Uygarlık rasyonalizmin zemininde inşa edilmiştir. Ve insan aklının herşeye üstün gelebileceği kanaatine sahiptir. Bu da insanın madde üzerindeki tahakkümü, madde ile ilişkisi üzerinden somutlaştırılarak temellendirilir. Sadece uygarlığın teknik ve ekonomik kazanımları esas alınarak, sadece rasyonalizmin salt akılcı anlayışı esas alınarak kurulan ekonomi-politiğin, insanlığın büyük bir kısmını refahtan hatta ihtiyaç duyduğu maddi kaynaklardan uzaklaştırdığı açıktır.

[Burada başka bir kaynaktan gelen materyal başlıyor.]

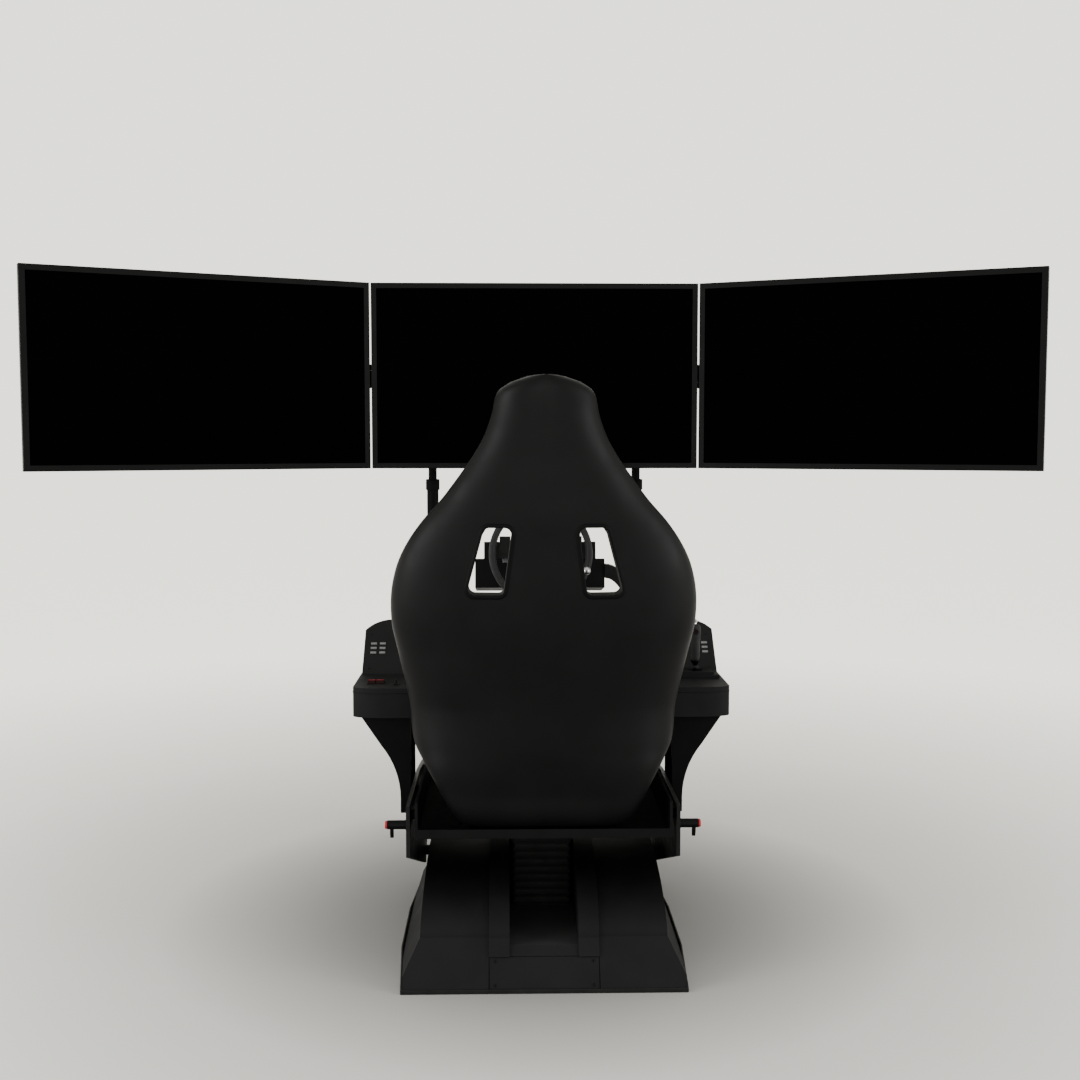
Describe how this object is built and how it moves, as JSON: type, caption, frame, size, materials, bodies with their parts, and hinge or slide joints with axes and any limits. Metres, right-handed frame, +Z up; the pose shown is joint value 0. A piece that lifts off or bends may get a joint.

İnancı kapsayan kültür ise uygarlığın meta üzerinden gelistirdiği egoizmin karşısındadır. Çoğu yerde rasyolalizme terstir. Toplumsal adalet dedigimiz kavramın hayat bulmasında kültürün rolü hayatidir. Bu boyutuna bakılacak olunursa kültür ve uygarlık kavramını içiçe göstermek eksik olacaktır.

İnsanlığın refahını hedef alan bir sistemin sadece uygarlığın getirisinden ibaret olmayacağı yaşanan tecrübelerden çıkarılacaktır. Çünkü mutlak iyilik arayışı, ahlak anlayışı, rasyonalizme göre karşılığı olmayan mefhumlardır. Adalet, feragat, feraset, fazilet gibi kavramlar akli sebeplerle açıklanmaz. "Ahlak fenomeninin, insan hayatının bir gerçeği olduğu halde, akli yönden izah edilemeyişinde din için birinci belki de tek pratik delil bulunmaktadır. Çünkü ahlaka göre davranış ya manasızlıktır ya da Allah varolduğundan manası vardır. Üçüncü bir şık yoktur. Ya ahlakı bir peşin hükümler yığını olarak 'atmamız' ya da 'ebediyetin işareti' olarak vasıflandırabileceğimiz bir sembol denkleme sokmamız gerekiyor." s.163 İşte bu semboller bütününe 'Din' veya 'inanç' adı verilmektedir. Şimdi davranış ve tutumlar iki taraftan izlenir. Birincisi dünyalık için, menfaat üzerine gelişen rasyonel davranış, ikincisi ise rızayı ilahiyi celb ettirmek amacıyla yapılan ahlaki ya da dini davranıştır. 

Tabi ahlak üzerine daha geniş ve farklı yorumlar vardır. Ahlaki davranışın beklentisizlik ile izahı da yapılmaktadır. Ama bu hayatın temelindeki determinizm hakikatini göz ardı etmek olacaktır. İslam, yokluğu ve nedensizliği kabul etmez. Akaidin temelinde var olan illiyet bağı bunu açıklar. İnsan varlığındaki nedensellik, onun davranışlarındaki nedensellikle bir bütündür. İslam, varlığı ve hareketi, vahdaniyet ve tevhid akideleri ile açıklar. Mutlak varlığın ezeli ve ebedi oluşu da dünya hayatının anlamını ortaya koyan tek ve değişmez hakikattir.